◆ **TO BE DONE**
In the material below, find each line holding the string "slide" and copy it.

◆ **DATA**
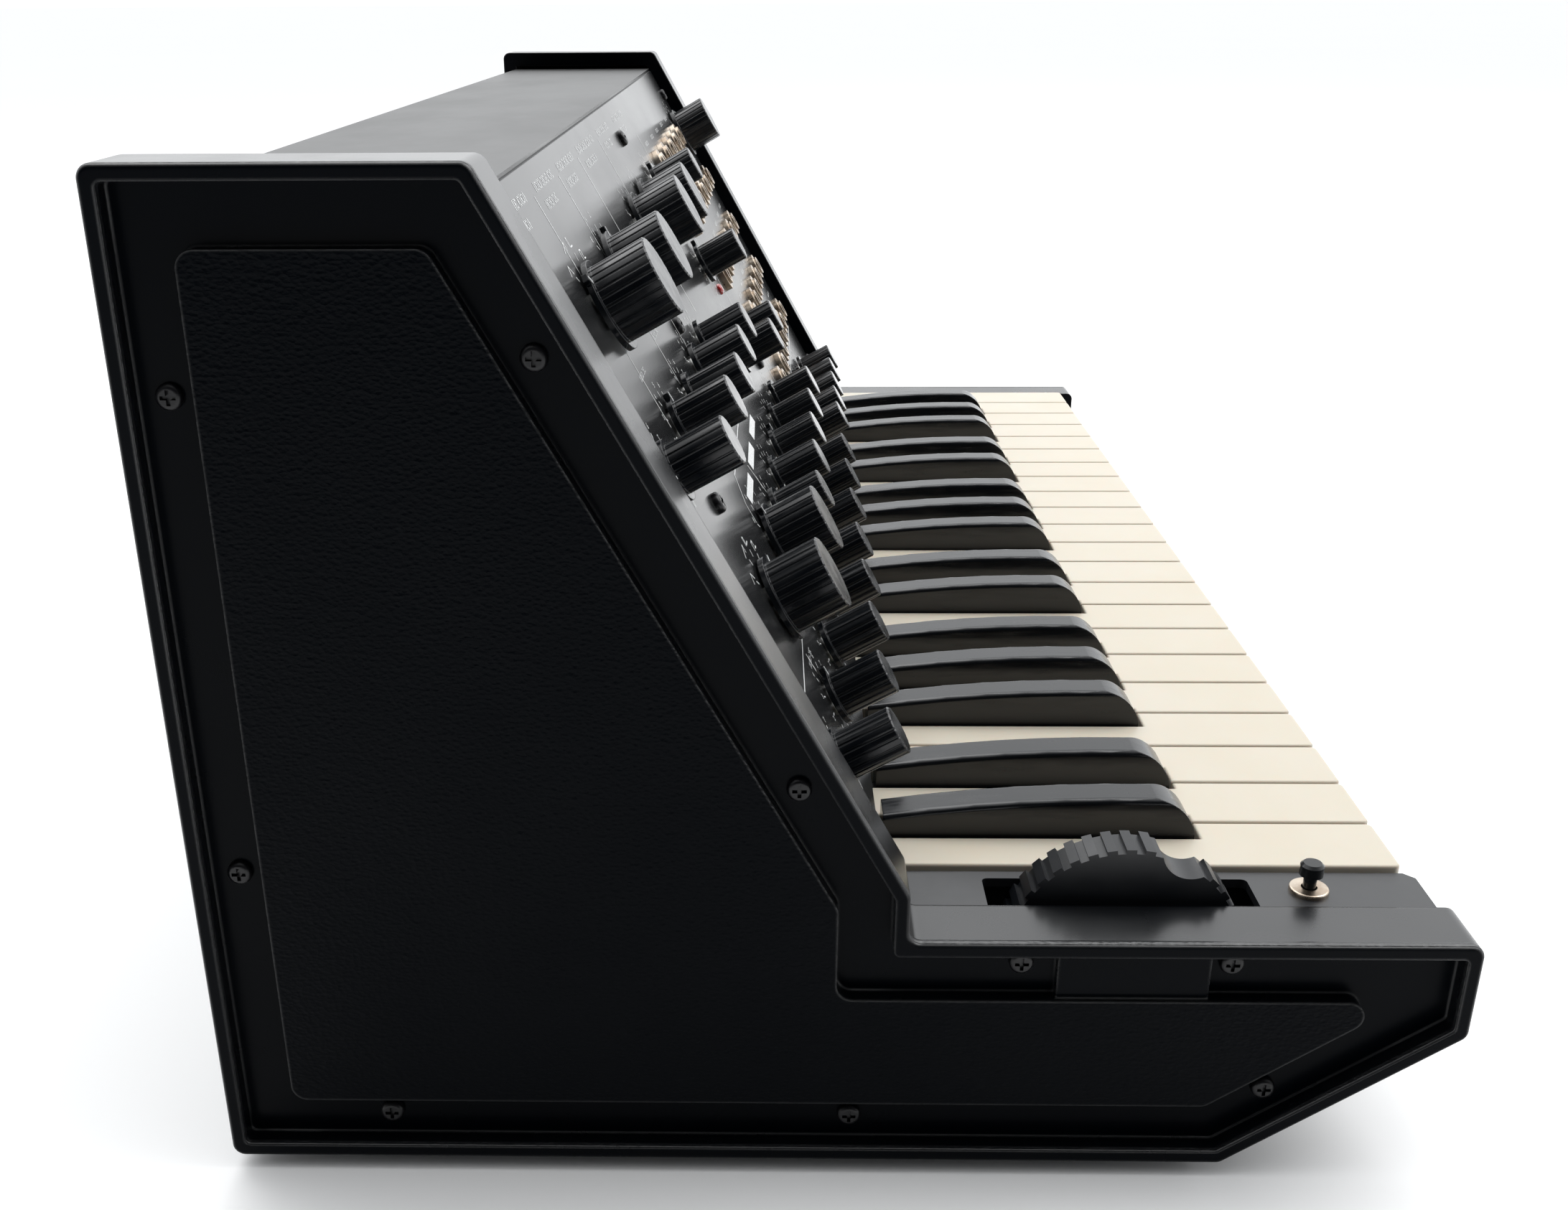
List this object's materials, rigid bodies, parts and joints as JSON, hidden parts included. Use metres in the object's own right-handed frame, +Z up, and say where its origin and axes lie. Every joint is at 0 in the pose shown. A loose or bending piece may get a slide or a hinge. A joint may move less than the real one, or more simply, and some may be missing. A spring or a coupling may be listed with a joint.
{
  "type": "keyboard synthesizer",
  "caption": "Table-top monophonic keyboard synthesizer with an upright panel of knobs and patch sockets, piano-style keys, a control wheel and moulded side cheeks.",
  "frame": {"origin": "on the table, under the middle of the whole instrument's bounding box", "axes": "+X towards the player's right, -Y towards the player, +Z up"},
  "size_m": [0.571, 0.308, 0.249],
  "materials": {
    "cheek_plastic": "black moulded ABS, fine leather grain on the centre field, satin rim",
    "panel_paint": "satin black baked paint with light-grey printed scales",
    "chassis_steel": "semi-matt black paint on steel sheet",
    "plated_steel": "zinc-plated, slightly dull",
    "potentiometer_steel": "zinc-plated pressed steel",
    "nickel": "nickel plate, lightly worn",
    "lamp_lens": "clear red lens",
    "board_laminate": "tan phenolic laminate",
    "housing_plastic": "satin black moulding",
    "wheel_plastic": "satin black, ribbed",
    "button_plastic": "polished black",
    "transformer_iron": "lacquered laminations",
    "gland_plastic": "plain black",
    "foot_rubber": "matt, dusty",
    "black_screw": "black oxide",
    "sharp_key_plastic": "polished black",
    "natural_key_plastic": "warm ivory, slightly yellowed, satin polish",
    "knob_plastic": "semi-gloss black"
  },
  "bodies": {
    "case": {"left_cheek": "cheek_plastic", "right_cheek": "cheek_plastic", "chassis": "chassis_steel", "case_cover": "panel_paint", "control_panel": "panel_paint", "potentiometers": "potentiometer_steel", "jack_sockets": "nickel", "peak_lamp": "lamp_lens", "circuit_board": "board_laminate", "key_frame": "plated_steel", "wheel_housing": "housing_plastic", "button_bush": "nickel", "power_transformer": "transformer_iron", "cord_gland": "gland_plastic", "rubber_feet": "foot_rubber", "screws": "black_screw"},
    "oscillator_1_waveform_knob": {"oscillator_1_waveform_knob": "knob_plastic"},
    "oscillator_1_range_knob": {"oscillator_1_range_knob": "knob_plastic"},
    "highpass_cutoff_knob": {"highpass_cutoff_knob": "knob_plastic"},
    "lowpass_cutoff_knob": {"lowpass_cutoff_knob": "knob_plastic"},
    "modulation_rate_knob": {"modulation_rate_knob": "knob_plastic"},
    "volume_knob": {"volume_knob": "knob_plastic"},
    "pulse_width_knob": {"pulse_width_knob": "knob_plastic"},
    "oscillator_2_pitch_knob": {"oscillator_2_pitch_knob": "knob_plastic"},
    "oscillator_1_level_knob": {"oscillator_1_level_knob": "knob_plastic"},
    "oscillator_2_level_knob": {"oscillator_2_level_knob": "knob_plastic"},
    "filter_peak_knob": {"filter_peak_knob": "knob_plastic"},
    "modulation_waveform_knob": {"modulation_waveform_knob": "knob_plastic"},
    "envelope_1_attack_knob": {"envelope_1_attack_knob": "knob_plastic"},
    "envelope_1_release_knob": {"envelope_1_release_knob": "knob_plastic"},
    "oscillator_2_waveform_knob": {"oscillator_2_waveform_knob": "knob_plastic"},
    "oscillator_2_range_knob": {"oscillator_2_range_knob": "knob_plastic"},
    "envelope_2_hold_knob": {"envelope_2_hold_knob": "knob_plastic"},
    "envelope_2_attack_knob": {"envelope_2_attack_knob": "knob_plastic"},
    "envelope_2_decay_knob": {"envelope_2_decay_knob": "knob_plastic"},
    "envelope_2_sustain_knob": {"envelope_2_sustain_knob": "knob_plastic"},
    "envelope_2_release_knob": {"envelope_2_release_knob": "knob_plastic"},
    "glide_knob": {"glide_knob": "knob_plastic"},
    "master_tune_knob": {"master_tune_knob": "knob_plastic"},
    "pitch_modulation_1_knob": {"pitch_modulation_1_knob": "knob_plastic"},
    "pitch_modulation_2_knob": {"pitch_modulation_2_knob": "knob_plastic"},
    "highpass_modulation_1_knob": {"highpass_modulation_1_knob": "knob_plastic"},
    "highpass_modulation_2_knob": {"highpass_modulation_2_knob": "knob_plastic"},
    "lowpass_modulation_1_knob": {"lowpass_modulation_1_knob": "knob_plastic"},
    "lowpass_modulation_2_knob": {"lowpass_modulation_2_knob": "knob_plastic"},
    "external_level_knob": {"external_level_knob": "knob_plastic"},
    "external_low_cut_knob": {"external_low_cut_knob": "knob_plastic"},
    "external_high_cut_knob": {"external_high_cut_knob": "knob_plastic"},
    "external_voltage_knob": {"external_voltage_knob": "knob_plastic"},
    "external_threshold_knob": {"external_threshold_knob": "knob_plastic"},
    "c_and_f_keys": {"c_and_f_keys": "natural_key_plastic"},
    "d_keys": {"d_keys": "natural_key_plastic"},
    "e_and_b_keys": {"e_and_b_keys": "natural_key_plastic"},
    "g_keys": {"g_keys": "natural_key_plastic"},
    "a_keys": {"a_keys": "natural_key_plastic"},
    "sharp_keys": {"sharp_keys": "sharp_key_plastic"},
    "control_wheel": {"control_wheel": "wheel_plastic"},
    "momentary_button": {"momentary_button": "button_plastic"}
  },
  "joints": [
    {"name": "oscillator_1_waveform_turn", "type": "hinge", "parent": "case", "child": "oscillator_1_waveform_knob", "pos_m": [-0.205, 0.05847, 0.20518], "axis": [0, -0.8737, 0.4865], "range_deg": [-90, 0]},
    {"name": "oscillator_1_range_turn", "type": "hinge", "parent": "case", "child": "oscillator_1_range_knob", "pos_m": [-0.154, 0.05847, 0.20518], "axis": [0, -0.8737, 0.4865], "range_deg": [-30, 60]},
    {"name": "highpass_cutoff_turn", "type": "hinge", "parent": "case", "child": "highpass_cutoff_knob", "pos_m": [-0.063, 0.05847, 0.20518], "axis": [0, -0.8737, 0.4865], "range_deg": [-270, 30]},
    {"name": "lowpass_cutoff_turn", "type": "hinge", "parent": "case", "child": "lowpass_cutoff_knob", "pos_m": [-0.0215, 0.05847, 0.20518], "axis": [0, -0.8737, 0.4865], "range_deg": [-90, 210]},
    {"name": "modulation_rate_turn", "type": "hinge", "parent": "case", "child": "modulation_rate_knob", "pos_m": [0.033, 0.06041, 0.20867], "axis": [0, -0.8737, 0.4865], "range_deg": [-170, 130]},
    {"name": "volume_turn", "type": "hinge", "parent": "case", "child": "volume_knob", "pos_m": [0.24, 0.06138, 0.21042], "axis": [0, -0.8737, 0.4865], "range_deg": [-110, 190]},
    {"name": "pulse_width_turn", "type": "hinge", "parent": "case", "child": "pulse_width_knob", "pos_m": [-0.242, 0.04046, 0.17285], "axis": [0, -0.8737, 0.4865], "range_deg": [-240, 60]},
    {"name": "oscillator_2_pitch_turn", "type": "hinge", "parent": "case", "child": "oscillator_2_pitch_knob", "pos_m": [-0.1995, 0.04046, 0.17285], "axis": [0, -0.8737, 0.4865], "range_deg": [-150, 150]},
    {"name": "oscillator_1_level_turn", "type": "hinge", "parent": "case", "child": "oscillator_1_level_knob", "pos_m": [-0.1575, 0.03876, 0.1698], "axis": [0, -0.8737, 0.4865], "range_deg": [-40, 260]},
    {"name": "oscillator_2_level_turn", "type": "hinge", "parent": "case", "child": "oscillator_2_level_knob", "pos_m": [-0.117, 0.03876, 0.1698], "axis": [0, -0.8737, 0.4865], "range_deg": [-75, 225]},
    {"name": "filter_peak_turn", "type": "hinge", "parent": "case", "child": "filter_peak_knob", "pos_m": [-0.08, 0.03876, 0.1698], "axis": [0, -0.8737, 0.4865], "range_deg": [-280, 20]},
    {"name": "modulation_waveform_turn", "type": "hinge", "parent": "case", "child": "modulation_waveform_knob", "pos_m": [0.033, 0.04338, 0.1781], "axis": [0, -0.8737, 0.4865], "range_deg": [-150, 150]},
    {"name": "envelope_1_attack_turn", "type": "hinge", "parent": "case", "child": "envelope_1_attack_knob", "pos_m": [-0.014, 0.02879, 0.15189], "axis": [0, -0.8737, 0.4865], "range_deg": [-210, 90]},
    {"name": "envelope_1_release_turn", "type": "hinge", "parent": "case", "child": "envelope_1_release_knob", "pos_m": [0.022, 0.02879, 0.15189], "axis": [0, -0.8737, 0.4865], "range_deg": [-130, 170]},
    {"name": "oscillator_2_waveform_turn", "type": "hinge", "parent": "case", "child": "oscillator_2_waveform_knob", "pos_m": [-0.205, 0.01443, 0.12611], "axis": [0, -0.8737, 0.4865], "range_deg": [0, 90]},
    {"name": "oscillator_2_range_turn", "type": "hinge", "parent": "case", "child": "oscillator_2_range_knob", "pos_m": [-0.157, 0.01443, 0.12611], "axis": [0, -0.8737, 0.4865], "range_deg": [-60, 30]},
    {"name": "envelope_2_hold_turn", "type": "hinge", "parent": "case", "child": "envelope_2_hold_knob", "pos_m": [-0.1235, 0.0137, 0.1248], "axis": [0, -0.8737, 0.4865], "range_deg": [-300, 0]},
    {"name": "envelope_2_attack_turn", "type": "hinge", "parent": "case", "child": "envelope_2_attack_knob", "pos_m": [-0.086, 0.0137, 0.1248], "axis": [0, -0.8737, 0.4865], "range_deg": [-250, 50]},
    {"name": "envelope_2_decay_turn", "type": "hinge", "parent": "case", "child": "envelope_2_decay_knob", "pos_m": [-0.0485, 0.0137, 0.1248], "axis": [0, -0.8737, 0.4865], "range_deg": [-140, 160]},
    {"name": "envelope_2_sustain_turn", "type": "hinge", "parent": "case", "child": "envelope_2_sustain_knob", "pos_m": [-0.012, 0.0137, 0.1248], "axis": [0, -0.8737, 0.4865], "range_deg": [-70, 230]},
    {"name": "envelope_2_release_turn", "type": "hinge", "parent": "case", "child": "envelope_2_release_knob", "pos_m": [0.026, 0.0137, 0.1248], "axis": [0, -0.8737, 0.4865], "range_deg": [-190, 110]},
    {"name": "glide_turn", "type": "hinge", "parent": "case", "child": "glide_knob", "pos_m": [-0.245, -0.00113, 0.09816], "axis": [0, -0.8737, 0.4865], "range_deg": [-300, 0]},
    {"name": "master_tune_turn", "type": "hinge", "parent": "case", "child": "master_tune_knob", "pos_m": [-0.2075, -0.00113, 0.09816], "axis": [0, -0.8737, 0.4865], "range_deg": [-150, 150]},
    {"name": "pitch_modulation_1_turn", "type": "hinge", "parent": "case", "child": "pitch_modulation_1_knob", "pos_m": [-0.17, -0.00113, 0.09816], "axis": [0, -0.8737, 0.4865], "range_deg": [-300, 0]},
    {"name": "pitch_modulation_2_turn", "type": "hinge", "parent": "case", "child": "pitch_modulation_2_knob", "pos_m": [-0.1325, -0.00113, 0.09816], "axis": [0, -0.8737, 0.4865], "range_deg": [-285, 15]},
    {"name": "highpass_modulation_1_turn", "type": "hinge", "parent": "case", "child": "highpass_modulation_1_knob", "pos_m": [-0.095, -0.00113, 0.09816], "axis": [0, -0.8737, 0.4865], "range_deg": [-260, 40]},
    {"name": "highpass_modulation_2_turn", "type": "hinge", "parent": "case", "child": "highpass_modulation_2_knob", "pos_m": [-0.055, -0.00113, 0.09816], "axis": [0, -0.8737, 0.4865], "range_deg": [-300, 0]},
    {"name": "lowpass_modulation_1_turn", "type": "hinge", "parent": "case", "child": "lowpass_modulation_1_knob", "pos_m": [-0.016, -0.00113, 0.09816], "axis": [0, -0.8737, 0.4865], "range_deg": [-150, 150]},
    {"name": "lowpass_modulation_2_turn", "type": "hinge", "parent": "case", "child": "lowpass_modulation_2_knob", "pos_m": [0.021, -0.00113, 0.09816], "axis": [0, -0.8737, 0.4865], "range_deg": [-105, 195]},
    {"name": "external_level_turn", "type": "hinge", "parent": "case", "child": "external_level_knob", "pos_m": [0.075, -0.00113, 0.09816], "axis": [0, -0.8737, 0.4865], "range_deg": [-300, 0]},
    {"name": "external_low_cut_turn", "type": "hinge", "parent": "case", "child": "external_low_cut_knob", "pos_m": [0.1045, -0.00113, 0.09816], "axis": [0, -0.8737, 0.4865], "range_deg": [-125, 175]},
    {"name": "external_high_cut_turn", "type": "hinge", "parent": "case", "child": "external_high_cut_knob", "pos_m": [0.134, -0.00113, 0.09816], "axis": [0, -0.8737, 0.4865], "range_deg": [-175, 125]},
    {"name": "external_voltage_turn", "type": "hinge", "parent": "case", "child": "external_voltage_knob", "pos_m": [0.1635, -0.00113, 0.09816], "axis": [0, -0.8737, 0.4865], "range_deg": [-150, 150]},
    {"name": "external_threshold_turn", "type": "hinge", "parent": "case", "child": "external_threshold_knob", "pos_m": [0.193, -0.00113, 0.09816], "axis": [0, -0.8737, 0.4865], "range_deg": [-60, 240]},
    {"name": "c_and_f_keys_press", "type": "hinge", "parent": "case", "child": "c_and_f_keys", "pos_m": [0, 0.04, 0.063], "axis": [1, 0, 0], "range_deg": [0, 3], "stiffness_Nm_per_rad": 5.6, "springref_deg": -8.59},
    {"name": "d_keys_press", "type": "hinge", "parent": "case", "child": "d_keys", "pos_m": [0, 0.04, 0.063], "axis": [1, 0, 0], "range_deg": [0, 3], "stiffness_Nm_per_rad": 2.4, "springref_deg": -8.59},
    {"name": "e_and_b_keys_press", "type": "hinge", "parent": "case", "child": "e_and_b_keys", "pos_m": [0, 0.04, 0.063], "axis": [1, 0, 0], "range_deg": [0, 3], "stiffness_Nm_per_rad": 4.8, "springref_deg": -8.59},
    {"name": "g_keys_press", "type": "hinge", "parent": "case", "child": "g_keys", "pos_m": [0, 0.04, 0.063], "axis": [1, 0, 0], "range_deg": [0, 3], "stiffness_Nm_per_rad": 2.4, "springref_deg": -8.59},
    {"name": "a_keys_press", "type": "hinge", "parent": "case", "child": "a_keys", "pos_m": [0, 0.04, 0.063], "axis": [1, 0, 0], "range_deg": [0, 3], "stiffness_Nm_per_rad": 2.4, "springref_deg": -8.59},
    {"name": "sharp_keys_press", "type": "hinge", "parent": "case", "child": "sharp_keys", "pos_m": [0, 0.04, 0.063], "axis": [1, 0, 0], "range_deg": [0, 3], "stiffness_Nm_per_rad": 12, "springref_deg": -8.59},
    {"name": "control_wheel_turn", "type": "hinge", "parent": "case", "child": "control_wheel", "pos_m": [-0.2604, -0.073, 0.053], "axis": [1, 0, 0], "range_deg": [-77, 23]},
    {"name": "momentary_button_press", "type": "slide", "parent": "case", "child": "momentary_button", "axis": [0, 0, -1], "range_m": [0, 0.0025], "stiffness_N_per_m": 300, "springref_m": -0.004}
  ]
}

◆ **SOLUTION TO THIS EXERCISE**
List this object's materials, rigid bodies, parts and joints as JSON, hidden parts included. Use metres in the object's own right-handed frame, +Z up, and say where its origin and axes lie. Every joint is at 0 in the pose shown. A loose or bending piece may get a slide or a hinge. A joint may move less than the real one, or more simply, and some may be missing. A spring or a coupling may be listed with a joint.
    {"name": "momentary_button_press", "type": "slide", "parent": "case", "child": "momentary_button", "axis": [0, 0, -1], "range_m": [0, 0.0025], "stiffness_N_per_m": 300, "springref_m": -0.004}